WRITTEN REQUEST – Give back the exact lines spanning from the line with "base = (0.0, WINE_TOP_Z)" to the line with "bpy.data.objects.remove(obj)", with both of those lines included and no others.

COLLECTED DATA –

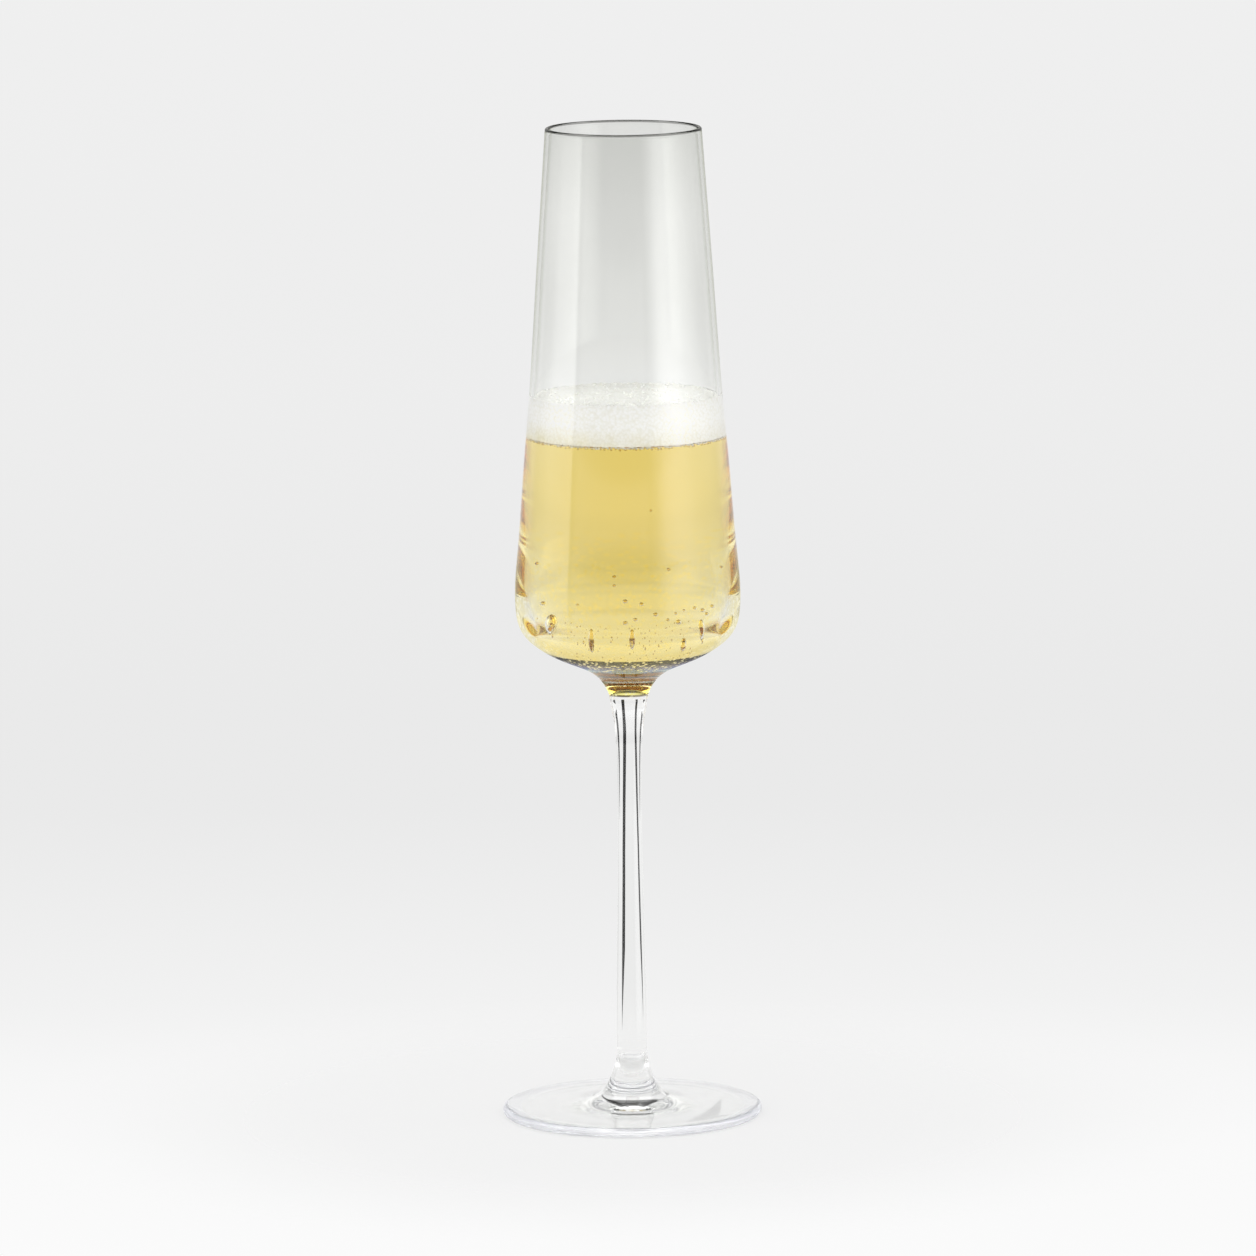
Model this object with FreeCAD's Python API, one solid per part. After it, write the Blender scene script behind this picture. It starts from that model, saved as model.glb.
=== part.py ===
import FreeCAD, Part
import os

# Champagne flute with its pour. Millimetres, +Z up, origin at the centre of the resting plane.

# heights
TOTAL_H = 260.0
BOWL_SEAM_Z = 110.4        # bottom of the bowl, where the stem is fused on
FOOT_SEAM_Z = 16.4         # bottom of the stem, where the foot's bell begins
BOWL_FLOOR_Z = 125.0       # lowest point of the inside
WINE_TOP_Z = 179.6
FOAM_TOP_Z = 190.5         # where the foam meets the wall
FOAM_DISH = 1.2            # how far the middle of the foam sits lower

# radii
RIM_OUTER_R = 20.35
RIM_WALL = 1.15
BOWL_SEAM_R = 4.95
FOOT_SEAM_R = 3.95
FOOT_R = 34.0

# foot
FOOT_EDGE_T = 2.5
REST_OUTER_R = 32.7        # the flute rests on a flat ring between these two radii
REST_INNER_R = 29.2
UNDER_RISE = 0.9           # height of the shallow hollow under the foot

ARC_TOLERANCE = 0.02       # how far the arcs of an outline may stray from its spline

# outlines as (radius, height); the foot's runs inwards from its edge, the rest bottom to top
BOWL_OUTSIDE = [
    (BOWL_SEAM_R, BOWL_SEAM_Z),
    (5.6, 112.6),
    (8.3, 116.3),
    (12.2, 118.7),
    (16.8, 120.6),
    (23.7, 124.3),
    (28.0, 128.8),
    (29.3, 134.6),
    (28.55, 150.0),
    (26.85, 171.0),
    (25.15, 190.5),
    (23.1, 220.0),
    (RIM_OUTER_R, TOTAL_H - RIM_WALL / 2),
]
BOWL_INSIDE = [
    (0.0, BOWL_FLOOR_Z),
    (8.0, 125.3),
    (13.8, 126.3),
    (16.8, 129.0),
    (19.8, 135.5),
    (22.9, 143.5),
    (25.0, 152.0),
    (25.8, 162.0),
    (25.4, 174.0),
    (24.0, 190.5),
    (22.0, 220.0),
    (RIM_OUTER_R - RIM_WALL, TOTAL_H - RIM_WALL / 2),
]
STEM_SIDE = [
    (FOOT_SEAM_R, FOOT_SEAM_Z),
    (3.95, 28.0),
    (3.6, 48.0),
    (3.22, 70.0),
    (3.25, 91.0),
    (3.5, 99.3),
    (4.1, 105.4),
    (4.75, 109.0),
    (BOWL_SEAM_R, BOWL_SEAM_Z),
]
FOOT_BELL = [
    (33.0, FOOT_EDGE_T),
    (24.0, 2.9),
    (13.5, 3.7),
    (9.4, 4.9),
    (6.9, 7.2),
    (5.4, 10.2),
    (4.2, 14.2),
    (FOOT_SEAM_R, FOOT_SEAM_Z),
]


def point(rz):
    return FreeCAD.Vector(rz[0], 0, rz[1])


def smooth(points, start, end):
    """Tangent arcs that follow a spline through points of (radius, height), with the given end directions."""
    knots = [point(p) for p in points]
    lengths = [0.0]
    for a, b in zip(knots, knots[1:]):
        lengths.append(lengths[-1] + a.distanceToPoint(b))
    curve = Part.BSplineCurve()
    curve.interpolate(
        Points=knots,
        Parameters=lengths,
        InitialTangent=point(start).normalize(),
        FinalTangent=point(end).normalize(),
        Scale=False,
    )
    return [piece.toShape() for piece in curve.toBiArcs(ARC_TOLERANCE)]


def line(a, b):
    return Part.makeLine(point(a), point(b))


def arc(a, through, b):
    return Part.Arc(point(a), point(through), point(b)).toShape()


def turned(edges):
    """The solid swept by a closed outline turned about the Z axis."""
    wire = Part.Wire(Part.__sortEdges__(edges))
    face = Part.Face(wire)
    solid = face.revolve(FreeCAD.Vector(0, 0, 0), FreeCAD.Vector(0, 0, 1), 360)
    if solid.Volume < 0:
        solid.reverse()
    return solid


def inside_curve():
    return smooth(BOWL_INSIDE, (1.0, 0.0), (-0.068, 1.0))


def bowl():
    outside = smooth(BOWL_OUTSIDE, (0.1, 1.0), (-0.066, 1.0))
    rim_mid = (RIM_OUTER_R - RIM_WALL / 2, TOTAL_H)
    rim = arc(BOWL_OUTSIDE[-1], rim_mid, BOWL_INSIDE[-1])
    axis = line(BOWL_INSIDE[0], (0.0, BOWL_SEAM_Z))
    seam = line((0.0, BOWL_SEAM_Z), BOWL_OUTSIDE[0])
    return turned(outside + inside_curve() + [rim, axis, seam])


def stem():
    side = smooth(STEM_SIDE, (0.02, 1.0), (0.06, 1.0))
    bottom = line((0.0, FOOT_SEAM_Z), STEM_SIDE[0])
    top = line(STEM_SIDE[-1], (0.0, BOWL_SEAM_Z))
    axis = line((0.0, BOWL_SEAM_Z), (0.0, FOOT_SEAM_Z))
    return turned(side + [bottom, top, axis])


def foot():
    bell = smooth(FOOT_BELL, (-1.0, 0.03), (0.0, 1.0))
    edge = arc((REST_OUTER_R, 0.0), (FOOT_R, FOOT_EDGE_T * 0.46), FOOT_BELL[0])
    ring = line((REST_INNER_R, 0.0), (REST_OUTER_R, 0.0))
    rise_mid = (REST_INNER_R / 2, UNDER_RISE * 0.75)
    hollow = arc((0.0, UNDER_RISE), rise_mid, (REST_INNER_R, 0.0))
    top = line(FOOT_BELL[-1], (0.0, FOOT_SEAM_Z))
    axis = line((0.0, FOOT_SEAM_Z), (0.0, UNDER_RISE))
    return turned(bell + [edge, ring, hollow, top, axis])


def cavity():
    """The whole inside of the bowl up to the rim, as a solid."""
    lid = line(BOWL_INSIDE[-1], (0.0, BOWL_INSIDE[-1][1]))
    axis = line((0.0, BOWL_INSIDE[-1][1]), BOWL_INSIDE[0])
    return turned(inside_curve() + [lid, axis])


def champagne():
    below = Part.makeCylinder(FOOT_R, WINE_TOP_Z)
    return cavity().common(below).Solids[0]


def foam_head():
    middle = (0.0, FOAM_TOP_Z - FOAM_DISH)
    base = (0.0, WINE_TOP_Z)
    top = arc(middle, (14.0, FOAM_TOP_Z - FOAM_DISH * 0.72), (25.0, FOAM_TOP_Z + 0.06))
    side = line((25.0, FOAM_TOP_Z + 0.06), (25.6, WINE_TOP_Z))
    layer = turned([top, side, line((25.6, WINE_TOP_Z), base), line(base, middle)])
    return cavity().common(layer).Solids[0]


def main():
    os.makedirs("parts", exist_ok=True)
    nodes = {
        "bowl": bowl(),
        "stem": stem(),
        "foot": foot(),
        "champagne": champagne(),
        "foam_head": foam_head(),
    }
    for name, shape in nodes.items():
        shape.exportStep("parts/" + name + ".step")
        print(name, round(shape.Volume), shape.isValid())


main()
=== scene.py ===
import math
import random

import bmesh
import bpy
import numpy as np
from mathutils import Matrix, Vector, noise


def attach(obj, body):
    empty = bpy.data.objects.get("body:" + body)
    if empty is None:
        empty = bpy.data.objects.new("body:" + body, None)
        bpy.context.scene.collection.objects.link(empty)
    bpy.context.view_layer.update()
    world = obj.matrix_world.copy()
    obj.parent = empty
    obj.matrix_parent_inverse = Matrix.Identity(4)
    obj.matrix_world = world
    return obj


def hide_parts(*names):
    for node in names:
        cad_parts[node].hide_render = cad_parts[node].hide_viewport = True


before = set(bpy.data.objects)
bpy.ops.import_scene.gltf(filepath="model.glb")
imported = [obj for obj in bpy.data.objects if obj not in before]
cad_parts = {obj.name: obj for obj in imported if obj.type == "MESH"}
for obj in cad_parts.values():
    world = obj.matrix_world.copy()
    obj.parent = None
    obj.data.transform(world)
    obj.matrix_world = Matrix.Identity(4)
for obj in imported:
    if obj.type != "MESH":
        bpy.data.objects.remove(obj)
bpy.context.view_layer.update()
MM = 0.001
SEGMENTS = 192

# the CAD outlines, (radius, height) in millimetres
TOTAL_H = 260.0
BOWL_SEAM_Z = 110.4
FOOT_SEAM_Z = 16.4
WINE_TOP_Z = 179.6
FOAM_TOP_Z = 190.5
BOWL_OUTSIDE = [
    (4.95, BOWL_SEAM_Z), (5.6, 112.6), (8.3, 116.3), (12.2, 118.7), (16.8, 120.6), (23.7, 124.3),
    (28.0, 128.8), (29.3, 134.6), (28.55, 150.0), (26.85, 171.0), (25.15, 190.5), (23.1, 220.0),
    (20.35, 259.425),
]
BOWL_INSIDE = [
    (0.0, 125.0), (8.0, 125.3), (13.8, 126.3), (16.8, 129.0), (19.8, 135.5), (22.9, 143.5), (25.0, 152.0),
    (25.8, 162.0), (25.4, 174.0), (24.0, 190.5), (22.0, 220.0), (19.2, 259.425),
]
STEM_SIDE = [
    (3.95, FOOT_SEAM_Z), (3.95, 28.0), (3.6, 48.0), (3.22, 70.0), (3.25, 91.0), (3.5, 99.3),
    (4.1, 105.4), (4.75, 109.0), (4.95, BOWL_SEAM_Z),
]
FOOT_BELL = [
    (33.0, 2.5), (24.0, 2.9), (13.5, 3.7), (9.4, 4.9), (6.9, 7.2), (5.4, 10.2), (4.2, 14.2),
    (3.95, FOOT_SEAM_Z),
]
FOOT_ROUNDING = [(32.7, 0.0), (34.0, 1.15), (33.0, 2.5)]
FOOT_HOLLOW = [(0.0, 0.9), (14.6, 0.675), (29.2, 0.0)]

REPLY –
    base = (0.0, WINE_TOP_Z)
    top = arc(middle, (14.0, FOAM_TOP_Z - FOAM_DISH * 0.72), (25.0, FOAM_TOP_Z + 0.06))
    side = line((25.0, FOAM_TOP_Z + 0.06), (25.6, WINE_TOP_Z))
    layer = turned([top, side, line((25.6, WINE_TOP_Z), base), line(base, middle)])
    return cavity().common(layer).Solids[0]


def main():
    os.makedirs("parts", exist_ok=True)
    nodes = {
        "bowl": bowl(),
        "stem": stem(),
        "foot": foot(),
        "champagne": champagne(),
        "foam_head": foam_head(),
    }
    for name, shape in nodes.items():
        shape.exportStep("parts/" + name + ".step")
        print(name, round(shape.Volume), shape.isValid())


main()
=== scene.py ===
import math
import random

import bmesh
import bpy
import numpy as np
from mathutils import Matrix, Vector, noise


def attach(obj, body):
    empty = bpy.data.objects.get("body:" + body)
    if empty is None:
        empty = bpy.data.objects.new("body:" + body, None)
        bpy.context.scene.collection.objects.link(empty)
    bpy.context.view_layer.update()
    world = obj.matrix_world.copy()
    obj.parent = empty
    obj.matrix_parent_inverse = Matrix.Identity(4)
    obj.matrix_world = world
    return obj


def hide_parts(*names):
    for node in names:
        cad_parts[node].hide_render = cad_parts[node].hide_viewport = True


before = set(bpy.data.objects)
bpy.ops.import_scene.gltf(filepath="model.glb")
imported = [obj for obj in bpy.data.objects if obj not in before]
cad_parts = {obj.name: obj for obj in imported if obj.type == "MESH"}
for obj in cad_parts.values():
    world = obj.matrix_world.copy()
    obj.parent = None
    obj.data.transform(world)
    obj.matrix_world = Matrix.Identity(4)
for obj in imported:
    if obj.type != "MESH":
        bpy.data.objects.remove(obj)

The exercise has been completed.